(Information shown):
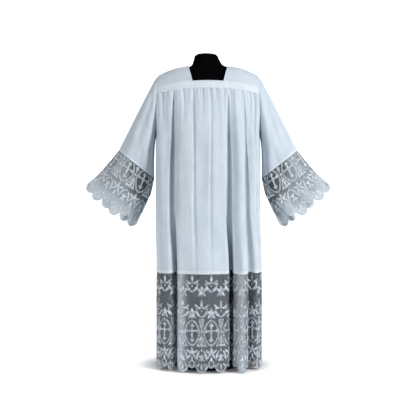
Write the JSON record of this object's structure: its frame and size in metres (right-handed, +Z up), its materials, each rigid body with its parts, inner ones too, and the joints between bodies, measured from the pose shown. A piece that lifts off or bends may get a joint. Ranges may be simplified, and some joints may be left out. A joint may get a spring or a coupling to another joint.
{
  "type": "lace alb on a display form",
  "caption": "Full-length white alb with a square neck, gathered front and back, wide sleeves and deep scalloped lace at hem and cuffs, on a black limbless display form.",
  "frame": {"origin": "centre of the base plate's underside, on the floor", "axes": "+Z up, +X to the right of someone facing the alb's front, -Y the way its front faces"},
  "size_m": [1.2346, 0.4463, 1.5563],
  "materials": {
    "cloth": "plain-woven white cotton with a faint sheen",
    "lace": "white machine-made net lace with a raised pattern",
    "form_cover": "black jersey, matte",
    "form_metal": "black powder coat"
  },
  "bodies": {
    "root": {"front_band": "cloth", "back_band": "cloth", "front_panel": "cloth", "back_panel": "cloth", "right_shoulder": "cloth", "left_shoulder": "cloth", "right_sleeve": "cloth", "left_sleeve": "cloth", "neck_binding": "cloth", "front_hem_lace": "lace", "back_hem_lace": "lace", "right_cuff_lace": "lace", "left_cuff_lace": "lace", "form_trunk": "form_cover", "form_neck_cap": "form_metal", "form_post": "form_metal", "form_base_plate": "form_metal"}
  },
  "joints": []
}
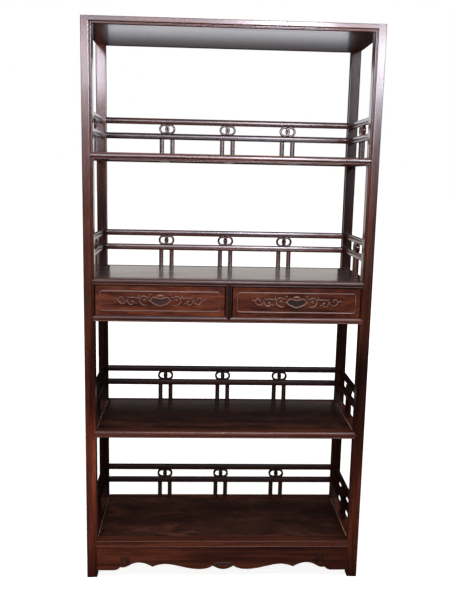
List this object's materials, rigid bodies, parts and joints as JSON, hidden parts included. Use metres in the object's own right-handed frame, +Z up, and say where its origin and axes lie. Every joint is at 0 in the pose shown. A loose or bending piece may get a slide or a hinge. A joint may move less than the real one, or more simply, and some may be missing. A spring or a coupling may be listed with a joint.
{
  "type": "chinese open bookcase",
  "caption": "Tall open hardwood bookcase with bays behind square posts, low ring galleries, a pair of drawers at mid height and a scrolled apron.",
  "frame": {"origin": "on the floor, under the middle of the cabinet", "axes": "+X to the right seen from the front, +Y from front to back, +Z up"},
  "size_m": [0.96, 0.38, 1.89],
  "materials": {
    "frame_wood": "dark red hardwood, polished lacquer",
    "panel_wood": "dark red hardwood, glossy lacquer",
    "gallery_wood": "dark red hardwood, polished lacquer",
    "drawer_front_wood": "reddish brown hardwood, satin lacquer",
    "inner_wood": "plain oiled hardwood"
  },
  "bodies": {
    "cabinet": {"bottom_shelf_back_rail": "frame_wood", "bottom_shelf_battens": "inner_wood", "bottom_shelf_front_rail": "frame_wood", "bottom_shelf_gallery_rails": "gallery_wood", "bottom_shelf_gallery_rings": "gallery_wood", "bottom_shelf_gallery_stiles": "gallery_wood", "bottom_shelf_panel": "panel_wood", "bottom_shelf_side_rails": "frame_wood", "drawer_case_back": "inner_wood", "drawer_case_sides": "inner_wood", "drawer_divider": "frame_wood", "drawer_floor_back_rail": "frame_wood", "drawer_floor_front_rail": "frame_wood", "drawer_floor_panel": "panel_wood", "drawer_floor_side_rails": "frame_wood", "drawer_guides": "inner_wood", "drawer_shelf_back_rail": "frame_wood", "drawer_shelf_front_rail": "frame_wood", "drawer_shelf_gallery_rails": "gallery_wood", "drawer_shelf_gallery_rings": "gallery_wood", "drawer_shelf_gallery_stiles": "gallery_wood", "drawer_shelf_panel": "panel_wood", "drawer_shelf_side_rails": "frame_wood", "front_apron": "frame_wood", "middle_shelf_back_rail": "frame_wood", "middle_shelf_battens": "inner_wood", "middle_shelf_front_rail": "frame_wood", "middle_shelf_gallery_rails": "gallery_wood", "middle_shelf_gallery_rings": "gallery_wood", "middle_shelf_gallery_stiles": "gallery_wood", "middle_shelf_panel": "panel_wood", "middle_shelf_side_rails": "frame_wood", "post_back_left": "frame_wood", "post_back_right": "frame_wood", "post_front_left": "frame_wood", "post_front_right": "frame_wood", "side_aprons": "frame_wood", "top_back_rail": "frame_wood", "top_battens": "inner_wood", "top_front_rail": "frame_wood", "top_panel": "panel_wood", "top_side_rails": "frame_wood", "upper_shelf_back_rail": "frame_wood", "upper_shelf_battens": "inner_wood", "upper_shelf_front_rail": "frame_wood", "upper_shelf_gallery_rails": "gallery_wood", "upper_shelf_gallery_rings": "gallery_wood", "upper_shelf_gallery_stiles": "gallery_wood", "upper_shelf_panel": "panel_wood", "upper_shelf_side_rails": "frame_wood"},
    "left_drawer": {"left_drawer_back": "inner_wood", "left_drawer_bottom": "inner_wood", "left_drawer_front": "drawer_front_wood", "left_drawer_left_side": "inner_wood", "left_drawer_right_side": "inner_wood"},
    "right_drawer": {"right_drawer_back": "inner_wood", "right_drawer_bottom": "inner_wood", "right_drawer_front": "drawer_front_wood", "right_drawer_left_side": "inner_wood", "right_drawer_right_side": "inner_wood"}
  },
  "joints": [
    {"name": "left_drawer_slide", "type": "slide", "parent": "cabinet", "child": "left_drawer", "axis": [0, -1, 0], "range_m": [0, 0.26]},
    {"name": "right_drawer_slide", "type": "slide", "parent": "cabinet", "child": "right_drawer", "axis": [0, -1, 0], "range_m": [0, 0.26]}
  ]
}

(Task to carry out): Take the material above and return all of it exactly.

(Result of this exercise):
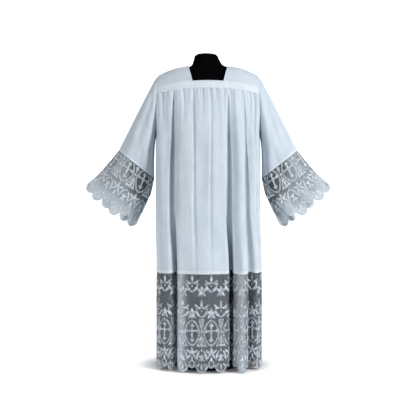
Write the JSON record of this object's structure: its frame and size in metres (right-handed, +Z up), its materials, each rigid body with its parts, inner ones too, and the joints between bodies, measured from the pose shown. A piece that lifts off or bends may get a joint. Ranges may be simplified, and some joints may be left out. A joint may get a spring or a coupling to another joint.
{
  "type": "lace alb on a display form",
  "caption": "Full-length white alb with a square neck, gathered front and back, wide sleeves and deep scalloped lace at hem and cuffs, on a black limbless display form.",
  "frame": {"origin": "centre of the base plate's underside, on the floor", "axes": "+Z up, +X to the right of someone facing the alb's front, -Y the way its front faces"},
  "size_m": [1.2346, 0.4463, 1.5563],
  "materials": {
    "cloth": "plain-woven white cotton with a faint sheen",
    "lace": "white machine-made net lace with a raised pattern",
    "form_cover": "black jersey, matte",
    "form_metal": "black powder coat"
  },
  "bodies": {
    "root": {"front_band": "cloth", "back_band": "cloth", "front_panel": "cloth", "back_panel": "cloth", "right_shoulder": "cloth", "left_shoulder": "cloth", "right_sleeve": "cloth", "left_sleeve": "cloth", "neck_binding": "cloth", "front_hem_lace": "lace", "back_hem_lace": "lace", "right_cuff_lace": "lace", "left_cuff_lace": "lace", "form_trunk": "form_cover", "form_neck_cap": "form_metal", "form_post": "form_metal", "form_base_plate": "form_metal"}
  },
  "joints": []
}
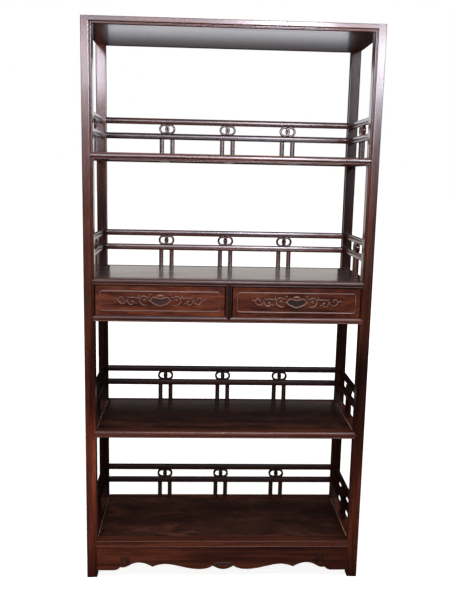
List this object's materials, rigid bodies, parts and joints as JSON, hidden parts included. Use metres in the object's own right-handed frame, +Z up, and say where its origin and axes lie. Every joint is at 0 in the pose shown. A loose or bending piece may get a slide or a hinge. A joint may move less than the real one, or more simply, and some may be missing. A spring or a coupling may be listed with a joint.
{
  "type": "chinese open bookcase",
  "caption": "Tall open hardwood bookcase with bays behind square posts, low ring galleries, a pair of drawers at mid height and a scrolled apron.",
  "frame": {"origin": "on the floor, under the middle of the cabinet", "axes": "+X to the right seen from the front, +Y from front to back, +Z up"},
  "size_m": [0.96, 0.38, 1.89],
  "materials": {
    "frame_wood": "dark red hardwood, polished lacquer",
    "panel_wood": "dark red hardwood, glossy lacquer",
    "gallery_wood": "dark red hardwood, polished lacquer",
    "drawer_front_wood": "reddish brown hardwood, satin lacquer",
    "inner_wood": "plain oiled hardwood"
  },
  "bodies": {
    "cabinet": {"bottom_shelf_back_rail": "frame_wood", "bottom_shelf_battens": "inner_wood", "bottom_shelf_front_rail": "frame_wood", "bottom_shelf_gallery_rails": "gallery_wood", "bottom_shelf_gallery_rings": "gallery_wood", "bottom_shelf_gallery_stiles": "gallery_wood", "bottom_shelf_panel": "panel_wood", "bottom_shelf_side_rails": "frame_wood", "drawer_case_back": "inner_wood", "drawer_case_sides": "inner_wood", "drawer_divider": "frame_wood", "drawer_floor_back_rail": "frame_wood", "drawer_floor_front_rail": "frame_wood", "drawer_floor_panel": "panel_wood", "drawer_floor_side_rails": "frame_wood", "drawer_guides": "inner_wood", "drawer_shelf_back_rail": "frame_wood", "drawer_shelf_front_rail": "frame_wood", "drawer_shelf_gallery_rails": "gallery_wood", "drawer_shelf_gallery_rings": "gallery_wood", "drawer_shelf_gallery_stiles": "gallery_wood", "drawer_shelf_panel": "panel_wood", "drawer_shelf_side_rails": "frame_wood", "front_apron": "frame_wood", "middle_shelf_back_rail": "frame_wood", "middle_shelf_battens": "inner_wood", "middle_shelf_front_rail": "frame_wood", "middle_shelf_gallery_rails": "gallery_wood", "middle_shelf_gallery_rings": "gallery_wood", "middle_shelf_gallery_stiles": "gallery_wood", "middle_shelf_panel": "panel_wood", "middle_shelf_side_rails": "frame_wood", "post_back_left": "frame_wood", "post_back_right": "frame_wood", "post_front_left": "frame_wood", "post_front_right": "frame_wood", "side_aprons": "frame_wood", "top_back_rail": "frame_wood", "top_battens": "inner_wood", "top_front_rail": "frame_wood", "top_panel": "panel_wood", "top_side_rails": "frame_wood", "upper_shelf_back_rail": "frame_wood", "upper_shelf_battens": "inner_wood", "upper_shelf_front_rail": "frame_wood", "upper_shelf_gallery_rails": "gallery_wood", "upper_shelf_gallery_rings": "gallery_wood", "upper_shelf_gallery_stiles": "gallery_wood", "upper_shelf_panel": "panel_wood", "upper_shelf_side_rails": "frame_wood"},
    "left_drawer": {"left_drawer_back": "inner_wood", "left_drawer_bottom": "inner_wood", "left_drawer_front": "drawer_front_wood", "left_drawer_left_side": "inner_wood", "left_drawer_right_side": "inner_wood"},
    "right_drawer": {"right_drawer_back": "inner_wood", "right_drawer_bottom": "inner_wood", "right_drawer_front": "drawer_front_wood", "right_drawer_left_side": "inner_wood", "right_drawer_right_side": "inner_wood"}
  },
  "joints": [
    {"name": "left_drawer_slide", "type": "slide", "parent": "cabinet", "child": "left_drawer", "axis": [0, -1, 0], "range_m": [0, 0.26]},
    {"name": "right_drawer_slide", "type": "slide", "parent": "cabinet", "child": "right_drawer", "axis": [0, -1, 0], "range_m": [0, 0.26]}
  ]
}